**Given information**
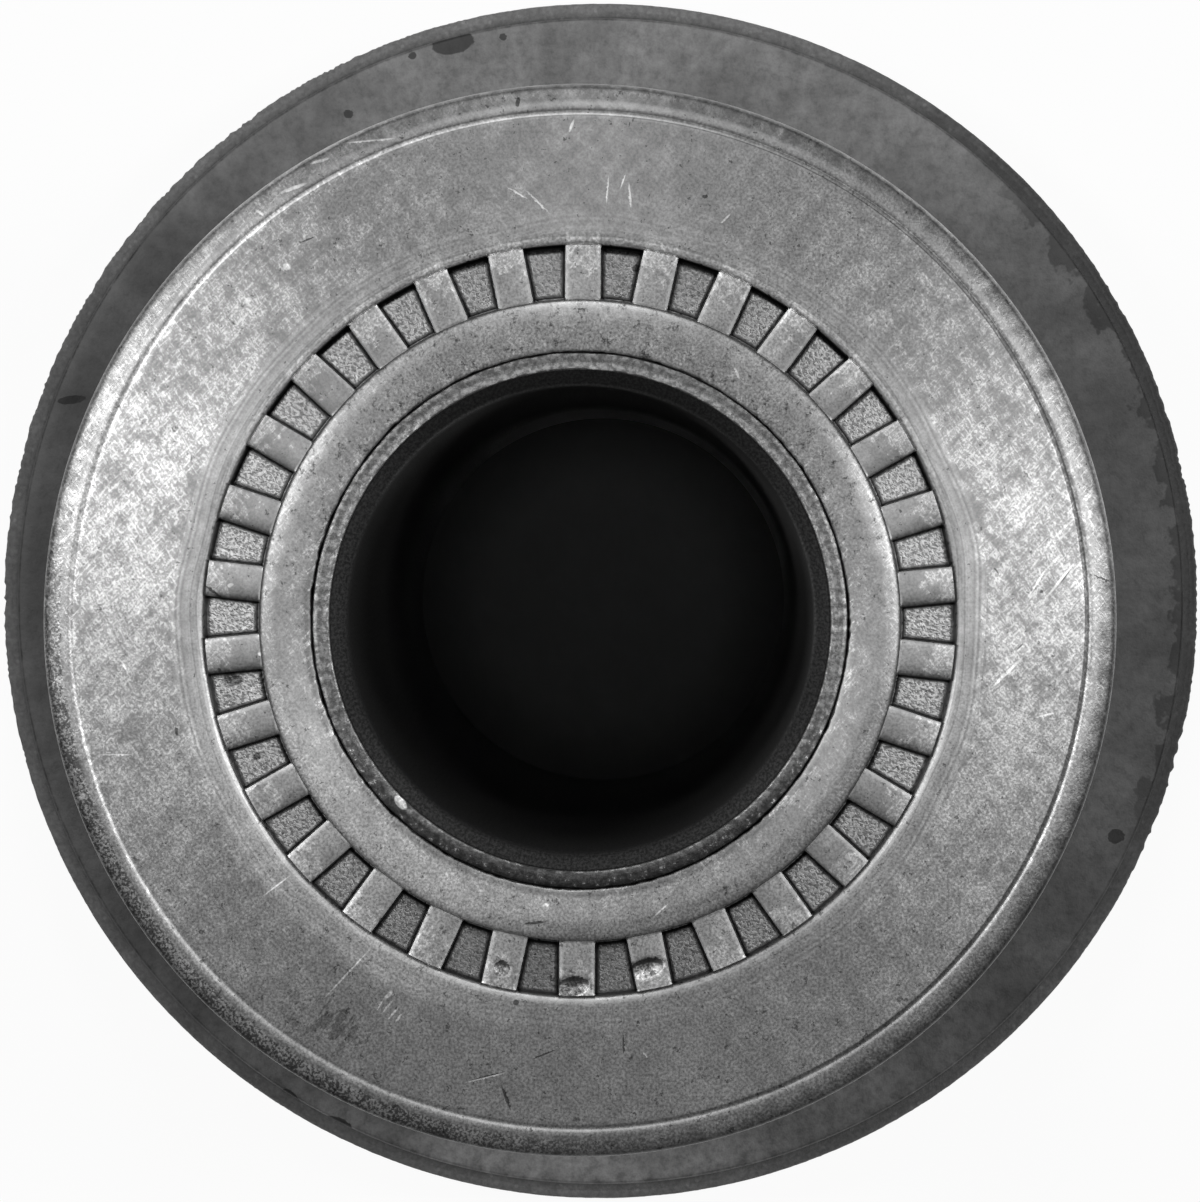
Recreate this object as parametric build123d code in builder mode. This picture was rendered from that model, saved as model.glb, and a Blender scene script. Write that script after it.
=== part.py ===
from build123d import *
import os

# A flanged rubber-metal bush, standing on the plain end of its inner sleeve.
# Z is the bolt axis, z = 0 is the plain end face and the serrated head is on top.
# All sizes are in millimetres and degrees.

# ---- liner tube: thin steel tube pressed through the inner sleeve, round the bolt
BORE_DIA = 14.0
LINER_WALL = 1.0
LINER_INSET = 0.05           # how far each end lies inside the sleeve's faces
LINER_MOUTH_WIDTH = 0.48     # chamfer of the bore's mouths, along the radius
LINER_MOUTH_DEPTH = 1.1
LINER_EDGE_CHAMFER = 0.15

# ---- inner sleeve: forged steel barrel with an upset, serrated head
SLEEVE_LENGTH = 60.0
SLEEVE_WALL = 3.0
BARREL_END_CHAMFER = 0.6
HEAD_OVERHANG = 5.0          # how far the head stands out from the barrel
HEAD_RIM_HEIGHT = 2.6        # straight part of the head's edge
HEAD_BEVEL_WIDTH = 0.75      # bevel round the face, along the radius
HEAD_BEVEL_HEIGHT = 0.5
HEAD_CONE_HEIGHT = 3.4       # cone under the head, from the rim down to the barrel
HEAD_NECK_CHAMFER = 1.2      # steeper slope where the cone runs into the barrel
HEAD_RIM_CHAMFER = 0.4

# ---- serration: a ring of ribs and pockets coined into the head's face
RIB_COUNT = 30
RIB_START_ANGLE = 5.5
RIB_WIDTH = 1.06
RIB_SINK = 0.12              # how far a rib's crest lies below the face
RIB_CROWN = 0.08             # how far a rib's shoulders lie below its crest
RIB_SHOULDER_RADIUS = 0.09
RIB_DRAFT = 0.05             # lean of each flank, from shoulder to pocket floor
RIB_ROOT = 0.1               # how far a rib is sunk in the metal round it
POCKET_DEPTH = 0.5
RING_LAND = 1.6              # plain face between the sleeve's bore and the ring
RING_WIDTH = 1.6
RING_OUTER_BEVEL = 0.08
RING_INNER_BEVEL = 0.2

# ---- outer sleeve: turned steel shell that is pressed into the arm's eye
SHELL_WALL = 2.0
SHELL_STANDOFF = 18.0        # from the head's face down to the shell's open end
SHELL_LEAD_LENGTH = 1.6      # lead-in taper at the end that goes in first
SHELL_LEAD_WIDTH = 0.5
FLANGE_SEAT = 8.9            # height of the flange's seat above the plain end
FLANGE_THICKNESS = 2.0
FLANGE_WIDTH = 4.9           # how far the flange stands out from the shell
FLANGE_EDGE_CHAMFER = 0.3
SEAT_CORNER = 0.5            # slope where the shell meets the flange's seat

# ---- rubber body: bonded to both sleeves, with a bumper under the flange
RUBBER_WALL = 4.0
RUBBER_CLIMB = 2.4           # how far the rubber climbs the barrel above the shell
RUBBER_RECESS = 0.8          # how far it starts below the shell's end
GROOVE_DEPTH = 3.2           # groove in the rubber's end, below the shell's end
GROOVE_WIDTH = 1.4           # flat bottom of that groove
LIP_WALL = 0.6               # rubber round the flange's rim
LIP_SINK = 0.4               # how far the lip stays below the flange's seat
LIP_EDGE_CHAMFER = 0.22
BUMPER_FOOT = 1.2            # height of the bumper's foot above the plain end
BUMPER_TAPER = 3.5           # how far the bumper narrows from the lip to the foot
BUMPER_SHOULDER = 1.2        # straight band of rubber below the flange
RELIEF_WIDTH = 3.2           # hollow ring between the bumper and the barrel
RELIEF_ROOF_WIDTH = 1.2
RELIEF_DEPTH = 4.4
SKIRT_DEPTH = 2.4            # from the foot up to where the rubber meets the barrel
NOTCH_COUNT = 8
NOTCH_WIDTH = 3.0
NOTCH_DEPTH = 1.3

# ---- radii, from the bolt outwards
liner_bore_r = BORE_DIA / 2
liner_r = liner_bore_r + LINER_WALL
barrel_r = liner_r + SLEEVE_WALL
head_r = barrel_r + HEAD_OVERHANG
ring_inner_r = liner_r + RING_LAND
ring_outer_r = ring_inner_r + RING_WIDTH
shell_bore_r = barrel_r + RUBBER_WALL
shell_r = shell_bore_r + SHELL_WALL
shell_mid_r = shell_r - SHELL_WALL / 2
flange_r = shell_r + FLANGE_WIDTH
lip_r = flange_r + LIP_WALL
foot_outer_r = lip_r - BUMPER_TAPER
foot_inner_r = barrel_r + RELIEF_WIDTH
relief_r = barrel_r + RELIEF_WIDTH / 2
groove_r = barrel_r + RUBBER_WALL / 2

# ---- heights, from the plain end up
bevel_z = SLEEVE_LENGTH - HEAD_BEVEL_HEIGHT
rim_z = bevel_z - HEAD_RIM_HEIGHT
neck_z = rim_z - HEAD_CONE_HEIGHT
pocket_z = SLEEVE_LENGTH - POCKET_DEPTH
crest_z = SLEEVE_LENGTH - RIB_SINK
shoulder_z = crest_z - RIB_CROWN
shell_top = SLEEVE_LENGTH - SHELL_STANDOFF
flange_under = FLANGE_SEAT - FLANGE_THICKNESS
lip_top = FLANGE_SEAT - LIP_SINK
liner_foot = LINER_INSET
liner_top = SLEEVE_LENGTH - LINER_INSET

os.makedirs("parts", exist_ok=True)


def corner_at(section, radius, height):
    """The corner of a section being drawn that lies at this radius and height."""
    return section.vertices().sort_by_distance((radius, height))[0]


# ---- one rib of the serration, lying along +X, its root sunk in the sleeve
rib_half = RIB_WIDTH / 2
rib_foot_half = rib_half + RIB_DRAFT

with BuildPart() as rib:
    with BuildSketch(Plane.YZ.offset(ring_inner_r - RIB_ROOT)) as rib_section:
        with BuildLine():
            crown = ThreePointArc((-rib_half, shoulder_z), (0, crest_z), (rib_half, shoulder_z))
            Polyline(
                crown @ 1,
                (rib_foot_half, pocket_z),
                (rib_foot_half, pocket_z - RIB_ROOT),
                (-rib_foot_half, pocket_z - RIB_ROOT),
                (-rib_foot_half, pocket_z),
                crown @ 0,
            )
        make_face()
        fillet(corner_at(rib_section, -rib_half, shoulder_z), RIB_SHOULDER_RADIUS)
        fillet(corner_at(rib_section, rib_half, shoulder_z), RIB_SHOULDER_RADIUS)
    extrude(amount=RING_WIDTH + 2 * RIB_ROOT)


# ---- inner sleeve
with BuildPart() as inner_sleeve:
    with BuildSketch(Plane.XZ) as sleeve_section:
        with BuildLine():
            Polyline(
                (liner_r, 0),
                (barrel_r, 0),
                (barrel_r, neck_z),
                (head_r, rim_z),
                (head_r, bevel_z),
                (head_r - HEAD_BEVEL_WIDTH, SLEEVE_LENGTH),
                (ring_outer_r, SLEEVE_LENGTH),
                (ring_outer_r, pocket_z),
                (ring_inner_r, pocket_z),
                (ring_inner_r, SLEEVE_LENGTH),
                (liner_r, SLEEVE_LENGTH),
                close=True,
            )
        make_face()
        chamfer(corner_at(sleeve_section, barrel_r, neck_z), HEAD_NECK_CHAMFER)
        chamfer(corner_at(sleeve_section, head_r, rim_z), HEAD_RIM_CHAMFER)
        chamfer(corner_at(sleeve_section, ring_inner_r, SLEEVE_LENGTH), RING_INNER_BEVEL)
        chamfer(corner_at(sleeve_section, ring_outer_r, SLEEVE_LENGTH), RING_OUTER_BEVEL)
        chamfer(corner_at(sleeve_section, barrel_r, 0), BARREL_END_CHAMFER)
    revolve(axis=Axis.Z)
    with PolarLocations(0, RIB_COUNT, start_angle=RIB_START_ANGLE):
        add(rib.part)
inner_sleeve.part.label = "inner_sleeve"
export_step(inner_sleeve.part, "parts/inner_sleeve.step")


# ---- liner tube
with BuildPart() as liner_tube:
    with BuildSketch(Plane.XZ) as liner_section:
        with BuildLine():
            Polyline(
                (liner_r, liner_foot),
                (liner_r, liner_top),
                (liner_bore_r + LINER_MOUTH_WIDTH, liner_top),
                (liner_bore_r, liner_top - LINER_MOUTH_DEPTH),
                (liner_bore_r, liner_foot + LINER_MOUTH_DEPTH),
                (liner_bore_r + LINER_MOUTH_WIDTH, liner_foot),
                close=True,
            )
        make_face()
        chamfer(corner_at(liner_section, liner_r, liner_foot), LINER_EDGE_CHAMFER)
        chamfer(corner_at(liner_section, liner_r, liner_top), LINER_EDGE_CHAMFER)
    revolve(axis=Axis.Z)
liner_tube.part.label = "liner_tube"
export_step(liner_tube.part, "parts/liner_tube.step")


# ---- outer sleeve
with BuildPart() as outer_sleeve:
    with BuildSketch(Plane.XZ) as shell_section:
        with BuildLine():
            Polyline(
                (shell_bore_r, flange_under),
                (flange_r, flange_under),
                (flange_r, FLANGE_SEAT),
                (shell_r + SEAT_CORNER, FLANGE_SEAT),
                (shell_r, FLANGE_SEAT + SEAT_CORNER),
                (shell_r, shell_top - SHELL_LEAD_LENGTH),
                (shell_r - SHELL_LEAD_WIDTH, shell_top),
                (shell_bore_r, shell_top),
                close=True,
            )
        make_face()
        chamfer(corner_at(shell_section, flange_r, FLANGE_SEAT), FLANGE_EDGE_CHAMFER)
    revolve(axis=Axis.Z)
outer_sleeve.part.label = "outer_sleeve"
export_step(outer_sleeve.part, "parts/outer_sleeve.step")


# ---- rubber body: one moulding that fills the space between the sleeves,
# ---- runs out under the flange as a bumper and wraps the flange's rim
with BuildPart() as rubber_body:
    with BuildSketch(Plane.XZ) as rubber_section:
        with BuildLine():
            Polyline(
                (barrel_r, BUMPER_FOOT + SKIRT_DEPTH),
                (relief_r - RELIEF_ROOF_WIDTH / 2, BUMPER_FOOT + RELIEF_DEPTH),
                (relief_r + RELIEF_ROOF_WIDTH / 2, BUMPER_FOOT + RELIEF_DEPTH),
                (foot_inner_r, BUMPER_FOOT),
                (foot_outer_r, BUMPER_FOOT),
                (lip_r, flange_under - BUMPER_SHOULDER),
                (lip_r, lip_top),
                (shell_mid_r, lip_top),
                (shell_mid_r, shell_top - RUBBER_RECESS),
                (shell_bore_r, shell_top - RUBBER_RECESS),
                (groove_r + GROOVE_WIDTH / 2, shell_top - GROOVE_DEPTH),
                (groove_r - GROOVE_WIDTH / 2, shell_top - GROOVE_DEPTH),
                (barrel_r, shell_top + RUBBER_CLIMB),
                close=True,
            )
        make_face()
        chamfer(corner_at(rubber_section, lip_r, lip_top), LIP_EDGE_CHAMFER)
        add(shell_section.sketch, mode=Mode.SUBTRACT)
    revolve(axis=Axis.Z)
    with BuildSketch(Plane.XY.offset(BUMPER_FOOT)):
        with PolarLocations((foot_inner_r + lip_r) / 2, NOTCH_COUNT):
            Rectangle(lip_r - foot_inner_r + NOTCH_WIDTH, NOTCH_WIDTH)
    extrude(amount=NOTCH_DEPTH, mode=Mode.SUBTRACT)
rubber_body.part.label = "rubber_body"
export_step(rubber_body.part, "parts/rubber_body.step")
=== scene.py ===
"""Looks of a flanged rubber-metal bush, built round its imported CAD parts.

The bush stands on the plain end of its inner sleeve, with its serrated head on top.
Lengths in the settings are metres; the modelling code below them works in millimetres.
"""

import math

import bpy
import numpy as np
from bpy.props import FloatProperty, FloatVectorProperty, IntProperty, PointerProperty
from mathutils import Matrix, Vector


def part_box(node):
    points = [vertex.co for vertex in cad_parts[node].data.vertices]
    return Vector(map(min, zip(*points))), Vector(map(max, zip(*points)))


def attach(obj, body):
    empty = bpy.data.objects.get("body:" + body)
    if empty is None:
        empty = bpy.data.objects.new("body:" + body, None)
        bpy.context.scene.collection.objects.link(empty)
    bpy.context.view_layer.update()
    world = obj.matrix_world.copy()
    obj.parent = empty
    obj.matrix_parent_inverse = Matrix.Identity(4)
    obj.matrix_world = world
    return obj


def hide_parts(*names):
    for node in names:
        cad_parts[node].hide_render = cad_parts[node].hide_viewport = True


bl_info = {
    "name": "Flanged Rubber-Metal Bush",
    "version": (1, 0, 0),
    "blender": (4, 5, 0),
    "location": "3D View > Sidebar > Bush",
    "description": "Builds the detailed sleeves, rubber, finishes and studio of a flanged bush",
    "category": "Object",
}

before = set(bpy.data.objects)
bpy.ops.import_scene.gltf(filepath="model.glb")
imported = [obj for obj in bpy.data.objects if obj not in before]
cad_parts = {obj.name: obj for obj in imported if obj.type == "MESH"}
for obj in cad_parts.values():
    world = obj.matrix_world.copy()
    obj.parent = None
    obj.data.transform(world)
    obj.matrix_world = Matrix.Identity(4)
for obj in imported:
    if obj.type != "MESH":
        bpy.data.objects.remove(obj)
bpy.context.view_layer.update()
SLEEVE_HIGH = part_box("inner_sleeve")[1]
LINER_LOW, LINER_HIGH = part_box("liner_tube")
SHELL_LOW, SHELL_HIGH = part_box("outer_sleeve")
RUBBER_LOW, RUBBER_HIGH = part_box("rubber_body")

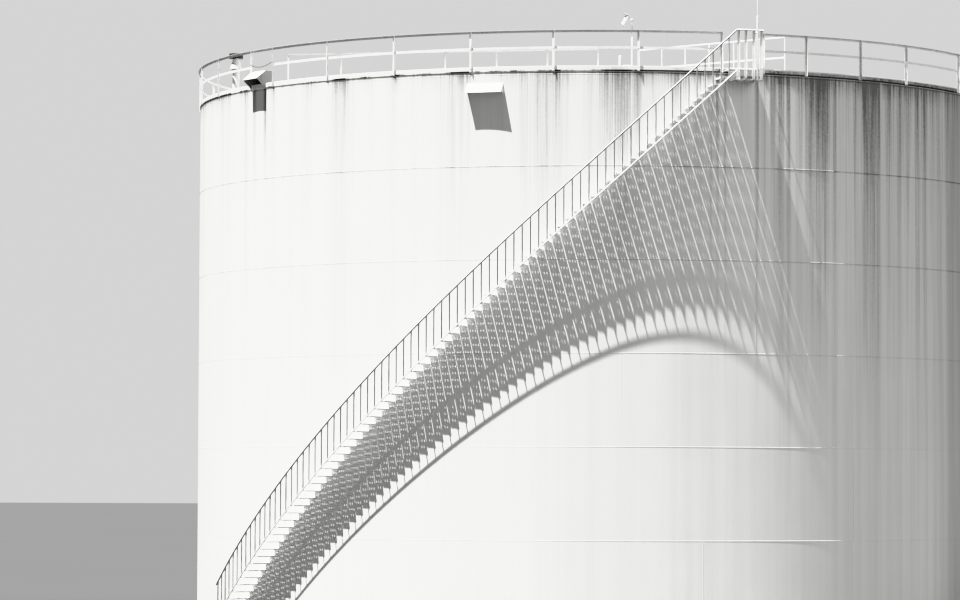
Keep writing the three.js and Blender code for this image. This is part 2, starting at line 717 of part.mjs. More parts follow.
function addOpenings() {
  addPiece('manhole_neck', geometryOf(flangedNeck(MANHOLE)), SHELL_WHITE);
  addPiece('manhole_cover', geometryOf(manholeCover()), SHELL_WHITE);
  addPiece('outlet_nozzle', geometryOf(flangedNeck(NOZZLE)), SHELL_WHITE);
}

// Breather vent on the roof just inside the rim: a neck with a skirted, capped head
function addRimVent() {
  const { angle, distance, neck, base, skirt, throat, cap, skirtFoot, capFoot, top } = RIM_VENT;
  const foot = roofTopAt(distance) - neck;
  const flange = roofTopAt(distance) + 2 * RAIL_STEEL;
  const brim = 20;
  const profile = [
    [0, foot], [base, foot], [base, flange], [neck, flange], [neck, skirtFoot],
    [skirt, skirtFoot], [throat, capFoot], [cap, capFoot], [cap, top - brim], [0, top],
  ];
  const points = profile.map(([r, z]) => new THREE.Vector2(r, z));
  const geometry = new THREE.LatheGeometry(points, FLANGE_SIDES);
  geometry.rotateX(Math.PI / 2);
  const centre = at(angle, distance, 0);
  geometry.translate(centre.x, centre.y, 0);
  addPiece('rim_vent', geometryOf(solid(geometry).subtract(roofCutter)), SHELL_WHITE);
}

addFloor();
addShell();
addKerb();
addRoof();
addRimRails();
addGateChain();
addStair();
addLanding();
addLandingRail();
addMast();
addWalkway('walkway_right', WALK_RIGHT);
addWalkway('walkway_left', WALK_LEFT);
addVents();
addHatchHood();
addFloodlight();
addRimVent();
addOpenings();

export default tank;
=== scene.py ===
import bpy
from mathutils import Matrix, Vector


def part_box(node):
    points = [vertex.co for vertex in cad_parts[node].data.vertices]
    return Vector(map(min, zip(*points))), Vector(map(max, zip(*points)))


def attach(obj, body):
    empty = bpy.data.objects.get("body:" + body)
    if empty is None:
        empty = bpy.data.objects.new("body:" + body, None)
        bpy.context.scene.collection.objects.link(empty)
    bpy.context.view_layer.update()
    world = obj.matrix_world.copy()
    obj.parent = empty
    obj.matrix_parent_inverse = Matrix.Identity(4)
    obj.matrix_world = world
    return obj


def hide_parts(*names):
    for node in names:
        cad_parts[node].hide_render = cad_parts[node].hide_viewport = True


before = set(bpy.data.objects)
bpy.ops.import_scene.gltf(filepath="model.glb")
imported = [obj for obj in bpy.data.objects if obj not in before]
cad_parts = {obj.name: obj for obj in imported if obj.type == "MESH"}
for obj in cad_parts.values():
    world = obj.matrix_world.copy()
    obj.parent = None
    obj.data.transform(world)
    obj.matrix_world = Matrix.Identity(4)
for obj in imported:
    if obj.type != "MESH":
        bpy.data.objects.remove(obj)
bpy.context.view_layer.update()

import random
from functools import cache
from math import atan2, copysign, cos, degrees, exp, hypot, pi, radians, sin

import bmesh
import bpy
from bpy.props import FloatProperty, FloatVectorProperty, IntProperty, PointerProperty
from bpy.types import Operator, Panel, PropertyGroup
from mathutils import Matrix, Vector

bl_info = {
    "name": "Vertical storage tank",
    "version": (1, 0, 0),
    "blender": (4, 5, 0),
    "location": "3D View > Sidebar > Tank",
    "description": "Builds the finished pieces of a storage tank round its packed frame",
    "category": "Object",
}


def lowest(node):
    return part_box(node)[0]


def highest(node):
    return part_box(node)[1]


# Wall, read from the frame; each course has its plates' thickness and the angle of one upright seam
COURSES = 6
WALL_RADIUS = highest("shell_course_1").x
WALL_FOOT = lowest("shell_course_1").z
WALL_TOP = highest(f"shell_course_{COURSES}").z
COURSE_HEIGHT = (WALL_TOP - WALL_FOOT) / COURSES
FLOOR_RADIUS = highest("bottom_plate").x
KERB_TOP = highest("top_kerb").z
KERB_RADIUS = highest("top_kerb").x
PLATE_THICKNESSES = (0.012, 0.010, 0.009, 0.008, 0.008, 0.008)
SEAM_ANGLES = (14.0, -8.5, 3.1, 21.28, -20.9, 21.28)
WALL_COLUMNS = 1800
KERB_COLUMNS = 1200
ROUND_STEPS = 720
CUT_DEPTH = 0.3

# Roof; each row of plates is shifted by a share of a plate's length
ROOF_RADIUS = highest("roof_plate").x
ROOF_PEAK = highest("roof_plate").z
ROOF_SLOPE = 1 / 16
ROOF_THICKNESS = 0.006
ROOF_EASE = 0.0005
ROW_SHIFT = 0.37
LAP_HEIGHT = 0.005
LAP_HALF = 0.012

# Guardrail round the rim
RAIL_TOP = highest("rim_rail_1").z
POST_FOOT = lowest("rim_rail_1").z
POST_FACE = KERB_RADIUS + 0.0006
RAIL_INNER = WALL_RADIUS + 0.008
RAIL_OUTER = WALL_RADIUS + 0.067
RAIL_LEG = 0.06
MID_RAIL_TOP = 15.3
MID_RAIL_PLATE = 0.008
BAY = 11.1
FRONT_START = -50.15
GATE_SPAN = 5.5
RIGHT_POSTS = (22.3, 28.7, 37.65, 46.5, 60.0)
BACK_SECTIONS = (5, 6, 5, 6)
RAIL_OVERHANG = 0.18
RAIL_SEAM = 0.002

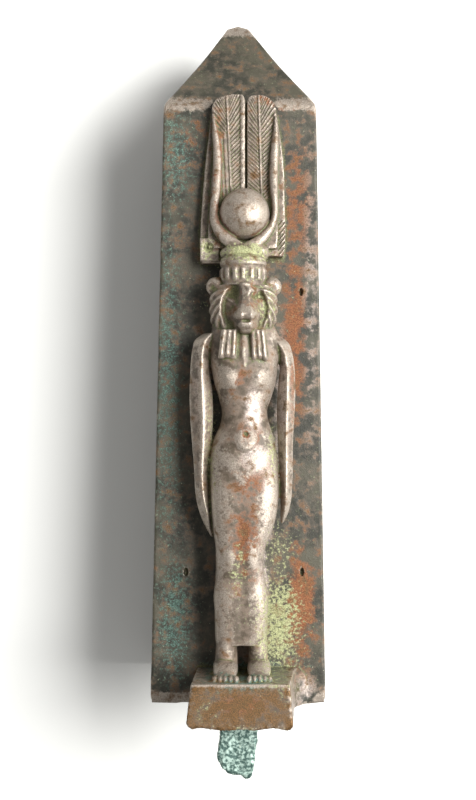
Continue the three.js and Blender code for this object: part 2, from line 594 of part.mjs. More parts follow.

**Written problem**
Repeat exactly the lines from the first line of the records above through the line containing "HEAD_RIM_CHAMFER = 0.4", both included, and nothing else.

**Response to the exercise**
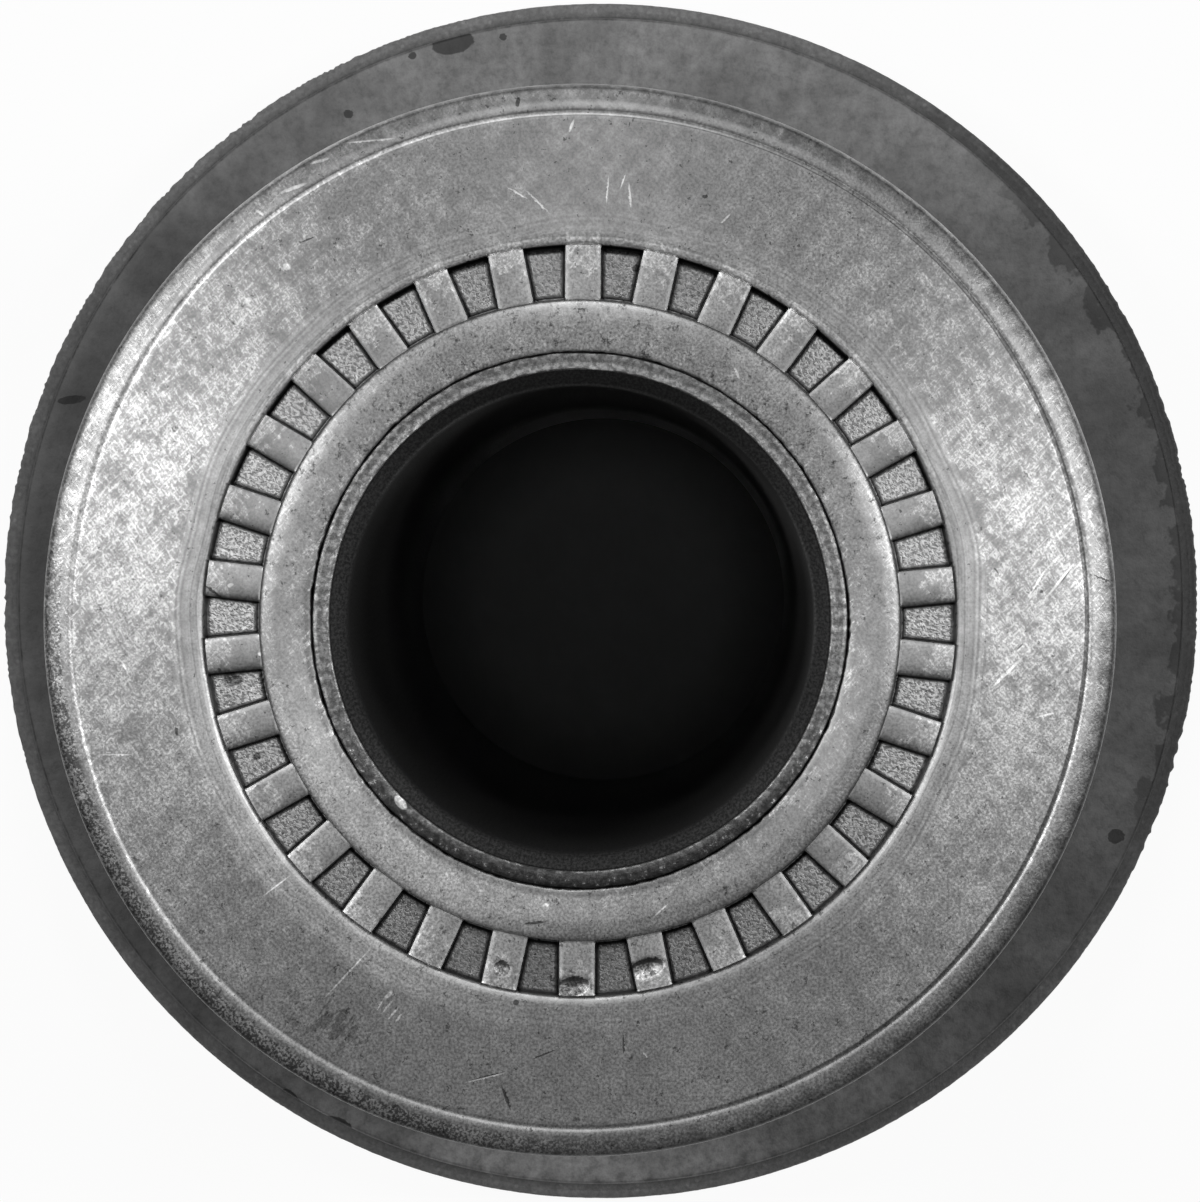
Recreate this object as parametric build123d code in builder mode. This picture was rendered from that model, saved as model.glb, and a Blender scene script. Write that script after it.
=== part.py ===
from build123d import *
import os

# A flanged rubber-metal bush, standing on the plain end of its inner sleeve.
# Z is the bolt axis, z = 0 is the plain end face and the serrated head is on top.
# All sizes are in millimetres and degrees.

# ---- liner tube: thin steel tube pressed through the inner sleeve, round the bolt
BORE_DIA = 14.0
LINER_WALL = 1.0
LINER_INSET = 0.05           # how far each end lies inside the sleeve's faces
LINER_MOUTH_WIDTH = 0.48     # chamfer of the bore's mouths, along the radius
LINER_MOUTH_DEPTH = 1.1
LINER_EDGE_CHAMFER = 0.15

# ---- inner sleeve: forged steel barrel with an upset, serrated head
SLEEVE_LENGTH = 60.0
SLEEVE_WALL = 3.0
BARREL_END_CHAMFER = 0.6
HEAD_OVERHANG = 5.0          # how far the head stands out from the barrel
HEAD_RIM_HEIGHT = 2.6        # straight part of the head's edge
HEAD_BEVEL_WIDTH = 0.75      # bevel round the face, along the radius
HEAD_BEVEL_HEIGHT = 0.5
HEAD_CONE_HEIGHT = 3.4       # cone under the head, from the rim down to the barrel
HEAD_NECK_CHAMFER = 1.2      # steeper slope where the cone runs into the barrel
HEAD_RIM_CHAMFER = 0.4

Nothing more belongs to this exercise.